Israel’s application of sovereignty, which will infuse the Palestinian economy with massive investments and Israeli cooperation, will urge the Palestinians to “act more constructively”—an encouraging new idea in the context of “trying to achieve the same thing for decades and achieving nothing.”
The typical route to pursuing a two-state solution, he explained in the letter, has “proven not only fruitless but has also increased suffering for the Palestinian people and heightened danger for Israeli citizens and the Jewish diaspora.”
In an additional letter addressed to the MPs, who asked for punitive actions against Israel regarding so-called annexation, Kemp, banker and philanthropist Lord Simon Rufus Isaacs (the fourth Marquess of Reading) and filmmaker of “Whose land?” Hugh Kitson spelled out the legality of sovereignty under international law. They cited the international law of acquisition of territory through war, the San Remo Resolution of 1920, The Mandate for Palestine, the 1939 White Paper, Article 80 of the U.N. Charter, the 1947 Partition Plan and UNSC Resolutions 242 and 2334.
Even despite the legality, Kemp said, because Jeremy Corbyn’s leadership led to anti-Zionism and antisemitism with the Labour Party, it has a strongly held anti-Israel views now being applied to the question of sovereignty. While some MPs are inclined to oppose anything Israel does—and there are indeed Jewish leaders against the plan as well, explained Kemp—some British Jews are hesitant to support the plan out of fear of being scapegoated for Israel’s decisions.
“When Israel is accused of illegal war crimes, as it is so frequently is, that has an impact in the world and in Britain as well, with fears of increased violence in Israel and antisemitism in the U.K.,” said Kemp.
‘A lot of hostility’ towards Israel in Europe
Royi Gutkin, an Israeli-born Londoner who has lived in England for 30 years, told JNS that he supports the decision “with a heavy heart.”
Though he is a religious Zionist and not ideologically opposed, he admitted having “grave concerns about the potential response of West Bank Palestinians” and would have favoured instead a slower, staged process.
Additionally, he stated, those outside of the “Jewish Orthodox bubble” are likely to be unsupportive given the poor PR on Israel’s part, and “because it sounds like a very aggressive move that would never have gone ahead with any other republican or democratic US administration.”
Though the concern of backlash is understandable, Kemp said, he doubts that “the sky will fall,” predicting only minor attempts at violence and increased rocket fire, “similar to the reaction to the U.S. embassy move and recognition of the Golan Heights.”

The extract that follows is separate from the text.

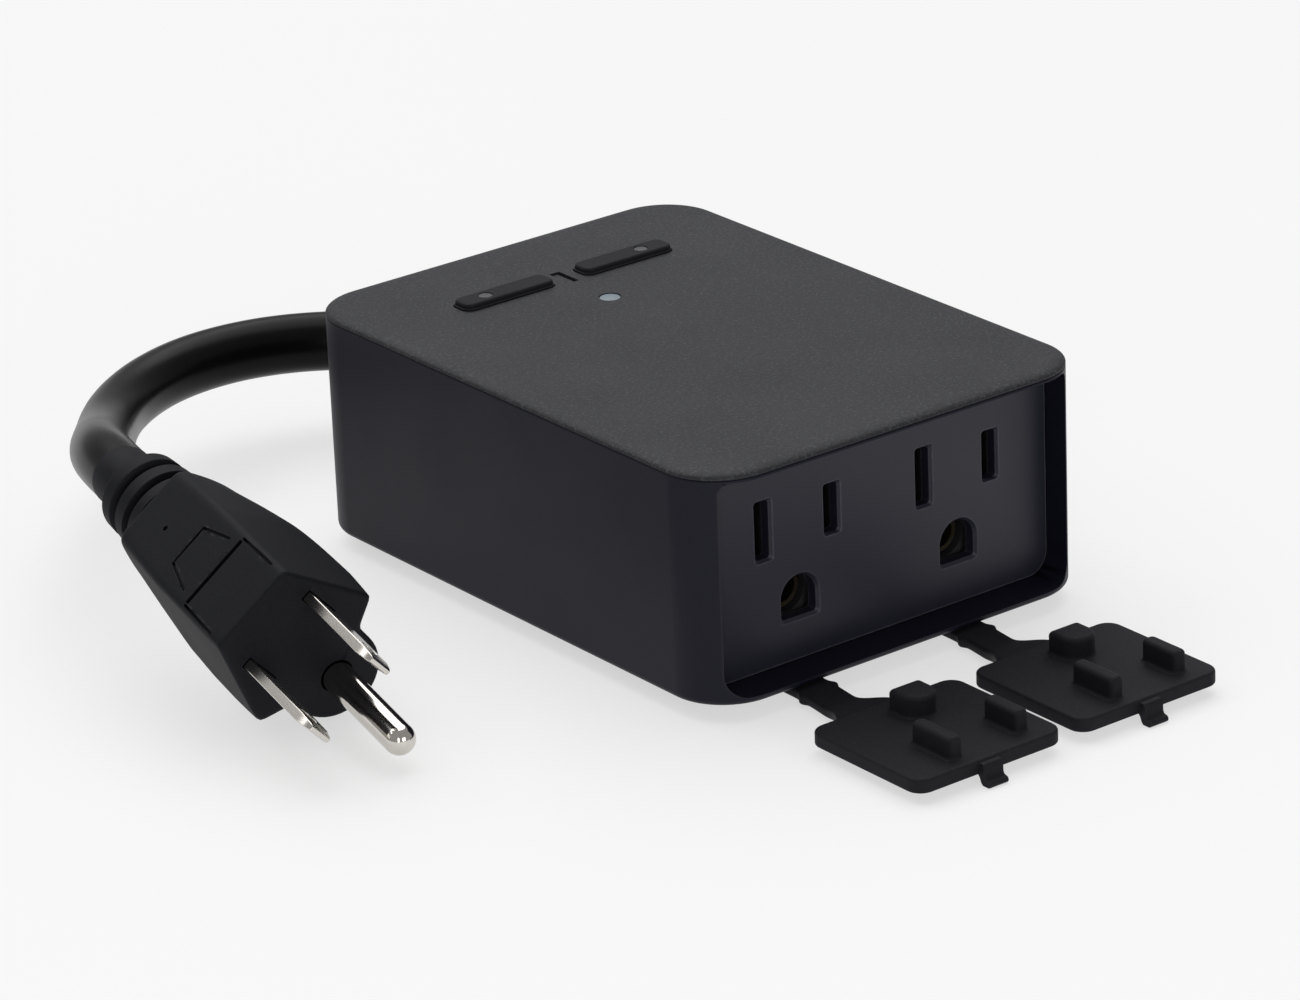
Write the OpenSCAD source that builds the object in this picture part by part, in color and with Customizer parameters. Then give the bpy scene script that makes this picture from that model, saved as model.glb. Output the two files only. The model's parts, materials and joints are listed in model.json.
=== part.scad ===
// Two-outlet outdoor smart plug box with rubber outlet covers, a short cord and a grounded plug.
// Origin: centre of the underside on the resting surface. Outlets face -Y, the cord leaves at +Y.

/* [Box] */
// Width of the box
body_w = 72; // [70:1:80]
// Depth of the box
body_d = 100; // [96:1:112]
// Height of the box above its standing pad
body_h = 36; // [35:1:42]
// Plan radius of the box corners
body_r = 9.5; // [7:0.5:10]
// Thickness of the side walls
wall = 2.4; // [2:0.1:3]
// Height of the textured top cover
cover_h = 2.6; // [2.4:0.1:3]
// Height of the standing pad under the box
pad_h = 2.5; // [2.4:0.1:3]

/* [Outlets] */
// Distance between the two outlet centres
outlet_pitch = 30; // [29:0.5:31]
// Depth of the recess in front of the socket panel
recess = 6.3; // [5.5:0.1:7]
// Thickness of the socket panel
panel_t = 2.2; // [2:0.1:2.6]
// Height of the blade slots' centre above the box's lower edge
slot_z = 22.8; // [22:0.1:24]

/* [Buttons] */
// Length of a button pad
button_l = 16.75; // [14:0.25:18]
// Width of a button pad
button_w = 4.2; // [4:0.1:5]
// Distance from the box's middle to a button's inner end
button_in = 3; // [2.5:0.1:4]
// Distance of the buttons behind the box's middle
button_y = 31; // [28:0.5:33]
// How far a button stands above the top
button_rise = 1; // [0.8:0.1:1.4]

/* [Outlet covers] */
// Thickness of a cover plate
plate_t = 2.2; // [1.8:0.1:2.4]
// Height of an open cover's underside above the surface
plate_z = 1.6; // [1.4:0.1:2]
// Height of the plug-shaped blocks on a cover
block_h = 3.4; // [3:0.1:3.8]

/* [Cord and plug] */
// Diameter of the cord
cord_d = 9.5; // [9:0.1:10]
// Length of the flat blades
blade_l = 17.8; // [16:0.1:18.2]
// Diameter of the ground pin
pin_d = 4.8; // [4.7:0.05:4.8]
// Length of the ground pin with its domed end
pin_l = 20.4; // [19:0.1:21]

/* [Hidden] */
$fn = 48;
side_fn = 32;                               // circles inside a hull
gap = 0.1;                                  // assembly gap between fixed parts
box_top = pad_h + body_h;
seam_z = box_top - cover_h;                 // where the top cover meets the housing
front_y = -body_d / 2;
panel_y = front_y + recess;                 // front face of the socket panel
panel_back = panel_y + panel_t;
inner_w = body_w - 2 * wall;
rear_in = body_d / 2 - wall;
slot_top = pad_h + slot_z;                  // blade slots' centre height
ground_z = slot_top - 11.9;                 // ground holes' centre height
blade_off = 6.35;                           // each blade slot from its outlet's centre
outlet_x = [-outlet_pitch / 2, outlet_pitch / 2];
mouth_half_w = 32.4;                        // front opening
mouth_low = pad_h + 1.1;
mouth_high = box_top - 1.9;
neutral_slot = [2.6, 9.0];
hot_slot = [2.6, 7.6];
ground_r = 3.2;
neutral_block = [1.9, 8.3];
hot_block = [1.9, 6.9];
plate_near = -63.6;                         // open cover's edge nearest the box
plate_far = -87.9;
plate_left = -15.3;                         // plate edges from the outlet's centre
plate_right = 11.7;
strap_x = -2.8;                             // strap's centre from the outlet's centre
strap_w = 7;
strap_t = 1.7;
strap_z = 0.4;                              // strap's underside in its channel
open_slot_y = -81.3;                        // blocks on an open cover
open_ground_y = -69.4;
pad_front = -43.6;
anchor_y = pad_front + 2.9;
anchor_r = 0.95;
board_z = 10;                               // power board's underside
board_t = 1.6;
control_z = 31.2;                           // control board's underside
button_x = [-button_in - button_l / 2, button_in + button_l / 2];
lens_x = [-14.9, 14.9];
sensor_y = 19.4;
cord_z = 15;                                // cord's height where it leaves the box
cord_x = 8;
gland_end = 54.5;
plug_at = [-82.15, -11.5, 16.35];           // middle of the plug's face, between the blades
plug_turn = [-136.9, 10.7, -96];
tail = 38;                                  // plug body's length behind its face
relief_l = 12;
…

According to British Jewish researcher David Collier, who works to combat antisemitism online and within the British Jewish community, while the vast majority are Zionist, is a “vocal minority of people on the left that make far more noise, put petitions together and have a well-oiled machine,” that makes the news, “silencing the majority of people who don’t have knowledge and who stay quiet.”
British Jews fall into two camps, he told JNS. The first opposes the application of sovereignty, applying the Oslo and land for peace paradigm. “They, sitting in London in their comfortable coffee shops, dictate ethically what is best for Israel. And to them I say if you want to make a difference in Israeli policy, go make aliyah, you have the right.”
The other camp, which he believes is the majority of British Jews, believes that the land is Israel’s historically and legally, and acknowledges that Israel is a functioning and competent democracy that has the right to decide.
This majority, said Kemp, is vital to Israel as Israel is to Britain.
In the context of “a lot of hostility” towards Israel in Europe, said Kemp, Britain helps to mitigate the negativity with a vast amount of trade and diplomacy with the Jewish state. “Britain is Israel’s closest friend in Europe and has worked to stop countries from supporting anti-Israel diplomatic measures in the U.N.,” he emphasized. “It can only be beneficial to maintain good relations.”